Debapriya Bhattacharya also said that all steps of the present government have become harmful for the banking sector. He demanded that loan defaulters and embezzlers be brought to book to restore confidence in the sector.

Considering the deteriorating liquidity crisis, pressure on interest rate should be relaxed to enhance deposits, he pointed out.

Towfiqul Islam Khan said recapitalization of losing banks should be stopped, and observed that this public money had better alternative use.

Refuting the central bank's relaxed loan classification policy, which extended time for repayments to bring down the huge amount of default loans, the CPD analysts said that there was no logic in giving such benefits to defaulters.

"Reform in the banking sector is an unfinished agenda as the sector suffers from several acute problems due to poor governance for a long time," said Towfiqul.

The volume of non-performing loans (NPLs) in the banking sector has been so high in recent years that in eight years between 2010 and 2018, the amount of NPLs would have been enough to pay for both the national education and healthcare expenditures, he said.

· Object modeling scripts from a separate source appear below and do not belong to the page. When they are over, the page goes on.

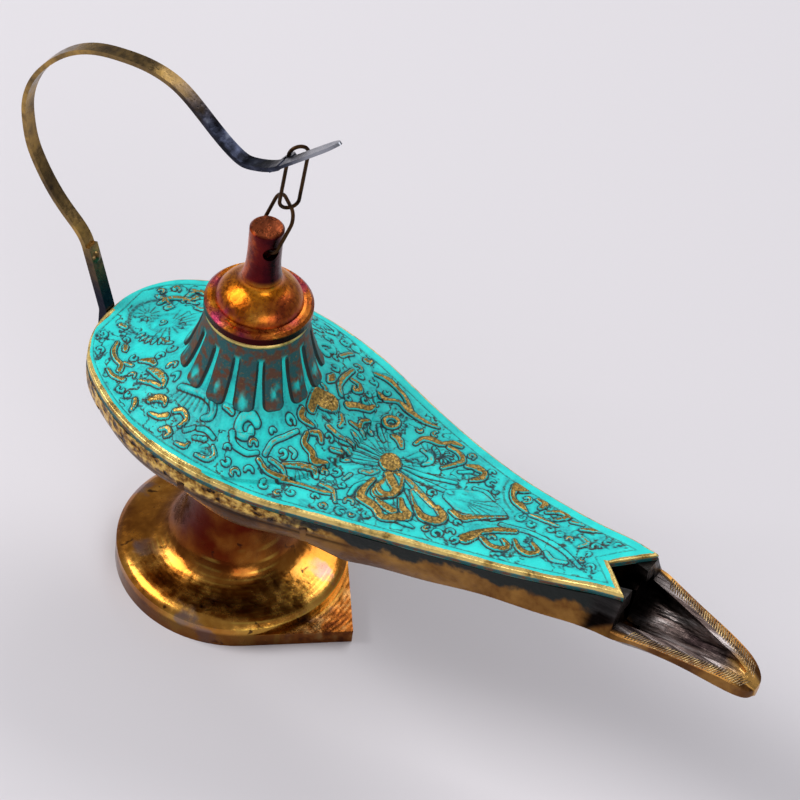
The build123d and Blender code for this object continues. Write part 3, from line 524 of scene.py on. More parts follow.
def rim_curve(count):
    """Outline of the cover, counter-clockwise from the notch, with its height: rows of x, y, z."""
    side = curve_through(RIM, FINE_SAMPLES)
    side[:, 1] = np.maximum(side[:, 1], 0)
    notch = np.array([[NOTCH_APEX, 0, 0], RIM[-1]])
    notch[0, 2] = np.interp(NOTCH_APEX, [r[0] for r in RIM], [r[2] for r in RIM])
    left = np.vstack([notch, side[::-1][1:]])
    right = left[::-1][1:-1] * [1, -1, 1]
    loop = np.vstack([left, right, left[:1]])
    run = length_along(loop[:, :2])
    at = np.linspace(0, run[-1], count + 1)[:-1]
    corner = run[1]
    for value in (corner, run[-1] - corner):
        at[np.argmin(np.abs(at - value))] = value
    return np.stack([np.interp(at, run, loop[:, k]) for k in range(3)], axis=1)


def sheer(x):
    """Height of the rim at x."""
    line = curve_through(RIM, RIM_SAMPLES)
    return np.interp(x, line[:, 0], line[:, 2])


def half_width(x):
    line = curve_through(RIM, RIM_SAMPLES)
    return np.interp(x, line[:, 0], np.maximum(line[:, 1], 0))


def neck_height_at(radius):
    """Height of the neck's outside at a radius, and 0 beyond its foot."""
    line = curve_through(NECK, NECK_SAMPLES)
    return np.interp(radius, line[:, 0], line[:, 1], right=0)


def border_distance(x, y):
    """Distance in from the rim of the cover, about right near it."""
    side = (half_width(x) - np.abs(y)) * SIDE_SLANT
    back = np.abs(x - RIM[0][0])
    corner_x, corner_y = RIM[-1][:2]
    notch = ((NOTCH_APEX + np.abs(y) * (corner_x - NOTCH_APEX) / corner_y) - x) * NOTCH_SLANT
    return np.minimum(np.minimum(side, back), notch)


# Flutes: half the plain ridge between two as a share of the pitch and its gain low down, the slope
# and corner of a flute's foot, where its marks fade, and the turquoise blot on it
RIDGE_HALF = 0.105
RIDGE_GAIN = 0.045
RIDGE_GAIN_HEIGHTS = (80, 71)
FOOT_SLOPE = 1.25
FLUTE_CORNER = 1.7
FLUTE_DEEP = 3
FLUTE_SIDE = (-0.25, 0.55)
FLUTE_LINE_START = (-0.30, -0.02)
FLUTE_LINE_END = (0.12, 0.75)
FLUTE_LEVEL = 0.62
GRAIN_STRETCH = (12, 3.1, 0.32)
GRAIN_NOISE = (1.0, 5)
BLOT_HEIGHT = (73.4, 2.2)
BLOT_HALF = (1.5, 2.2)
BLOT_SEEDS = (8, 3)
BLOT_GRAIN = (0.30, 0.80)
BLOT_CHANCE = (0.5, 0.15)


def flute_marks(angle, radius, z):
    """Relief, brown share, dark outline and grain of the flutes round the neck at one height."""
    pitch = 2 * math.pi / FLUTES
    turns = (angle - math.radians(FLUTE_TURN)) / pitch
    which = np.floor(turns)
    from_middle = np.abs((turns % 1) - 0.5) * pitch * radius
    half = pitch * radius * (0.5 - RIDGE_HALF - RIDGE_GAIN * smooth(*RIDGE_GAIN_HEIGHTS, z))
    from_side = half - from_middle
    from_foot = np.full_like(angle, (z - FLUTE_FOOT) * FOOT_SLOPE)
    corner = FLUTE_CORNER
    inside = corner - np.hypot(np.maximum(corner - from_side, 0), np.maximum(corner - from_foot, 0))
    inside = np.where((from_side > corner) | (from_foot > corner),
                      np.minimum(np.minimum(from_side, from_foot), FLUTE_DEEP), inside)
    body = smooth(*FLUTE_SIDE, inside)
    above = float(smooth(*FLUTE_FADE, z))
    along, apart, down = GRAIN_STRETCH
    grain = layered_noise(angle * along + which * apart, np.full_like(angle, z * down), *GRAIN_NOISE)
    off_middle = from_middle / BLOT_HALF[0]
    off_height = z - BLOT_HEIGHT[0] - BLOT_HEIGHT[1] * hashed(which, which, BLOT_SEEDS[0])
    chance = BLOT_CHANCE[0] * hashed(which, which, BLOT_SEEDS[1])
    blot = np.exp(-(off_middle ** 2) - (off_height / BLOT_HALF[1]) ** 2)
    turquoise = blot * smooth(*BLOT_GRAIN, grain + chance - BLOT_CHANCE[1])
    panel = np.maximum(body, above)
    outline = smooth(*FLUTE_LINE_START, inside) * (1 - smooth(*FLUTE_LINE_END, inside)) * (1 - above)
    return FLUTE_RELIEF * (panel - FLUTE_LEVEL), panel * (1 - turquoise), outline, grain


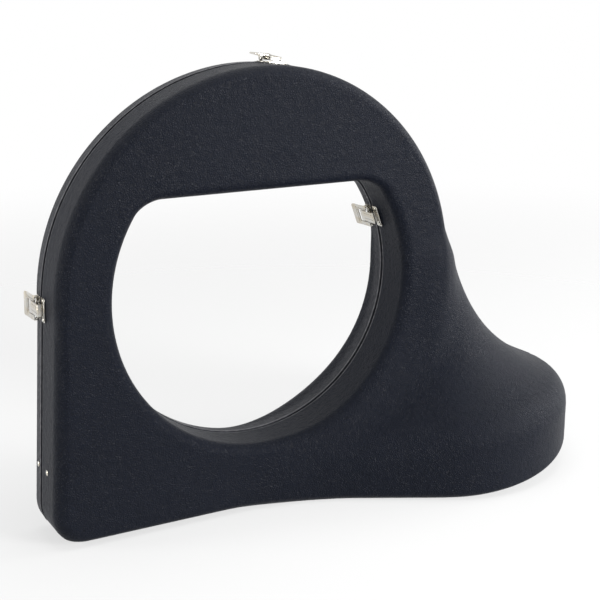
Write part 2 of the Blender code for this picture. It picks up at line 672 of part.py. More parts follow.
def mouthpiece_block(mat):
    """Padded block in the square lower left corner, with a trough for the mouthpiece."""
    low = -(FRONT_DEPTH - LINING_INSET - LINING_THICKNESS - GAP)
    length, width = BLOCK_HALF_LENGTH, BLOCK_HALF_WIDTH
    body = boxes(((-length, low, -width), (length, BLOCK_TOP, width)))
    trough = rods(((0, BLOCK_TOP, 0), TROUGH_RADIUS, TROUGH_LENGTH), sides=16)
    mesh = carved("mouthpiece_block", body, ("DIFFERENCE", trough))
    out = BLOCK_DISTANCE / math.sqrt(2)
    spot = Matrix.Translation((RING_X - out, 0, RING_Z - out)) @ Matrix.Rotation(math.radians(45), 4, "Y")
    place("mouthpiece_block", mesh, spot, mat)


def main():
    """Builds the case, piece by piece."""
    skin = material("leather_grain_skin", SKIN, 0.5)
    plush = material("plush", PLUSH, 0.95)
    nickel = material("nickel", NICKEL, 0.25, 1.0)
    trim = material("black_trim", BLACK_TRIM, 0.45)
    webbing = material("webbing", WEBBING, 0.8)
    lid = bpy.data.objects.new("lid_axis", None)
    lid.location = (0, 0, HINGE_AXIS_Z)
    CASE.objects.link(lid)
    bpy.context.view_layer.update()
    front = shell("front_shell", -1, FRONT_DEPTH, FRONT_EDGE, skin)
    back = shell("back_shell", 1, BACK_DEPTH, BACK_EDGE, skin, lid)
    front_pad = lining("front_lining", -1, FRONT_DEPTH, FRONT_EDGE, plush)
    back_pad = lining("back_lining", 1, BACK_DEPTH, BACK_EDGE, plush, lid)
    tongue("outer_tongue", True, trim)
    tongue("inner_tongue", False, trim)
    latches(nickel, lid)
    hinges(nickel, lid)
    strap = stay_strap(webbing)
    stay_rivet("stay_rivet_front", STAY_FRONT_Y, nickel, None, (front, front_pad, strap))
    stay_rivet("stay_rivet_back", STAY_BACK_Y, nickel, lid, (back, back_pad, strap))
    mouthpiece_block(plush)


for leftover in list(bpy.data.objects):
    bpy.data.objects.remove(leftover)
SCENE = bpy.context.scene
CASE = bpy.data.collections.new(CASE_NAME)
CUTTERS = bpy.data.collections.new("cutters")
SCENE.collection.children.link(CASE)
SCENE.collection.children.link(CUTTERS)
main()
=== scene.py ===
"""Looks of a hunting horn case: leather-grain shells, nickel latches and hinges, plush lining.

Everything is in metres in the frame of the solids: X runs to the bell pocket, Y to the back shell
and Z up, and the seam between the shells is the plane Y = 0.
"""

import logging
import math
from collections.abc import Callable
from dataclasses import dataclass
from enum import Enum
from functools import cache

import bmesh
import bpy
import numpy as np
from mathutils import Matrix, Vector


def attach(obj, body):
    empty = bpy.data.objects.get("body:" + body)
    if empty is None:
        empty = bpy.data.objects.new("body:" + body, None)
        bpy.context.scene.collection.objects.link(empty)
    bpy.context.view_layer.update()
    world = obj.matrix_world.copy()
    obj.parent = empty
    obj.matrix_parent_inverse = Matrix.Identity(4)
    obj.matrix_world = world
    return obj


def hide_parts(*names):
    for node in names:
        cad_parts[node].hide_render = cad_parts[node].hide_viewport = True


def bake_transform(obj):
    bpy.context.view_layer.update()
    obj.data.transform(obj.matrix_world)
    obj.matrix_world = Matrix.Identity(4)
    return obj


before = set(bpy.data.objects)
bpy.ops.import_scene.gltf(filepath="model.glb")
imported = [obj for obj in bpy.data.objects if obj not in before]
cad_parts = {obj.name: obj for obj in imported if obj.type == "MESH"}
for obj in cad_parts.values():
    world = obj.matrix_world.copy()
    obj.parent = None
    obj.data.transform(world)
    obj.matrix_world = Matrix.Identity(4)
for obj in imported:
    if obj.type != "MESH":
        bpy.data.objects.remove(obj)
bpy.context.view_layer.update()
LOG = logging.getLogger("horn_case")

Point = tuple[float, float]
Span = tuple[float, float]
Triple = tuple[float, float, float]
Outline = list[Point]
Arrays = tuple[np.ndarray, np.ndarray]
Profile = Callable[[np.ndarray], Arrays]
Mesh = bpy.types.Mesh
Object = bpy.types.Object
Material = bpy.types.Material
Node = bpy.types.Node
Group = bpy.types.NodeTree
Socket = bpy.types.NodeSocket

TINY = 1e-7
ON_EDGE = Matrix(((0, 0, 1, 0), (1, 0, 0, 0), (0, 1, 0, 0), (0, 0, 0, 1)))
LYING = Matrix.Rotation(math.pi / 2, 4, "Y")


def round_min(a: np.ndarray, b: np.ndarray, radius: float) -> np.ndarray:
    """Smaller of two distances, with the hollow corner filled to a radius."""
    overlap = np.hypot(np.maximum(radius - a, 0), np.maximum(radius - b, 0))
    return np.maximum(radius, np.minimum(a, b)) - overlap


def round_max(a: np.ndarray, b: np.ndarray, radius: float) -> np.ndarray:
    """Larger of two distances, with the outer corner rounded to a radius."""
    overlap = np.hypot(np.maximum(radius + a, 0), np.maximum(radius + b, 0))
    return np.minimum(-radius, np.maximum(a, b)) + overlap


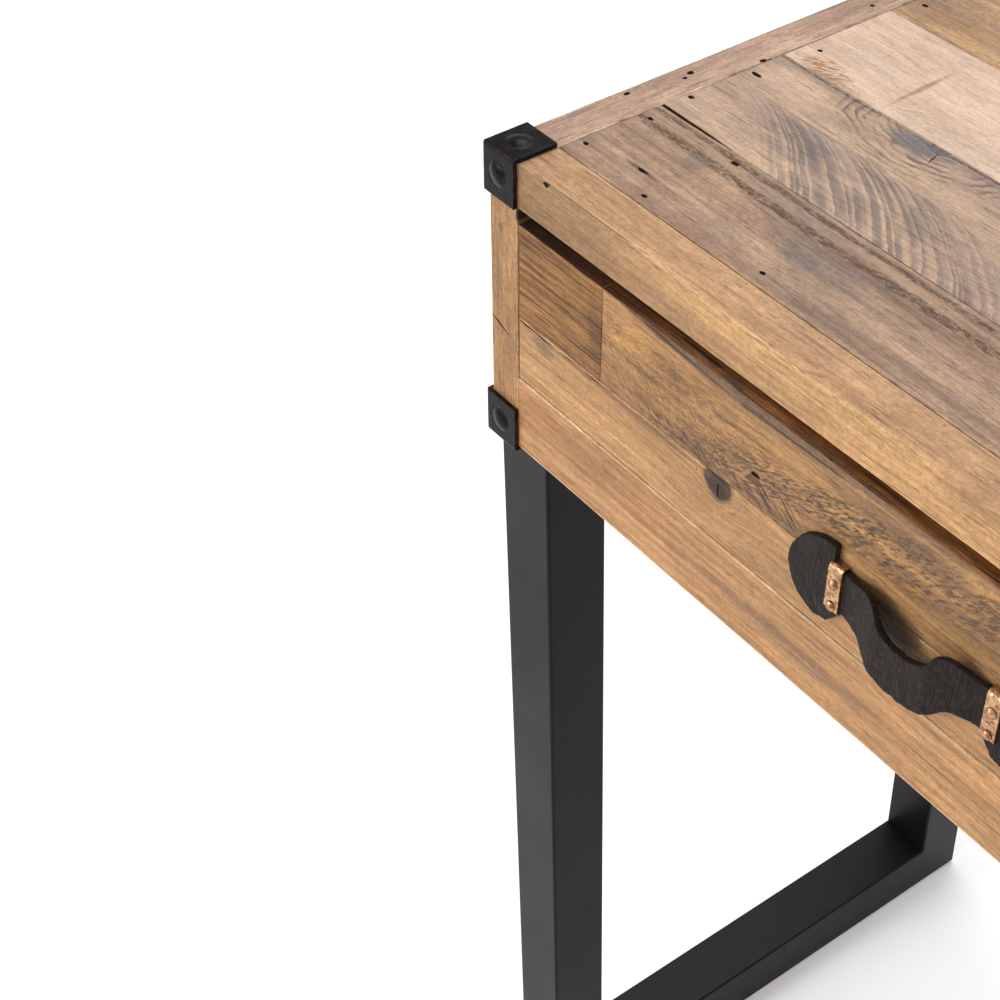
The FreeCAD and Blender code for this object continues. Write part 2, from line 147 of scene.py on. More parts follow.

The keynote paper said that dependency on national savings certificates should be reduced in order to cut the debt burden of the government.

It further said that fiscal incentive-based measures would not work for capital markets.

The think tank said that the capital market needs major reforms to ensure transparency and accountability in the operations of both bourses (Chittagong and Dhaka) and BSEC (Bangladesh Securities and Exchange Commission). The commission’s regular oversight activities need to be more efficient.

“Bond markets should be developed in order to create new investment opportunities,” said Khondaker Golam Moazzem, research director of CPD.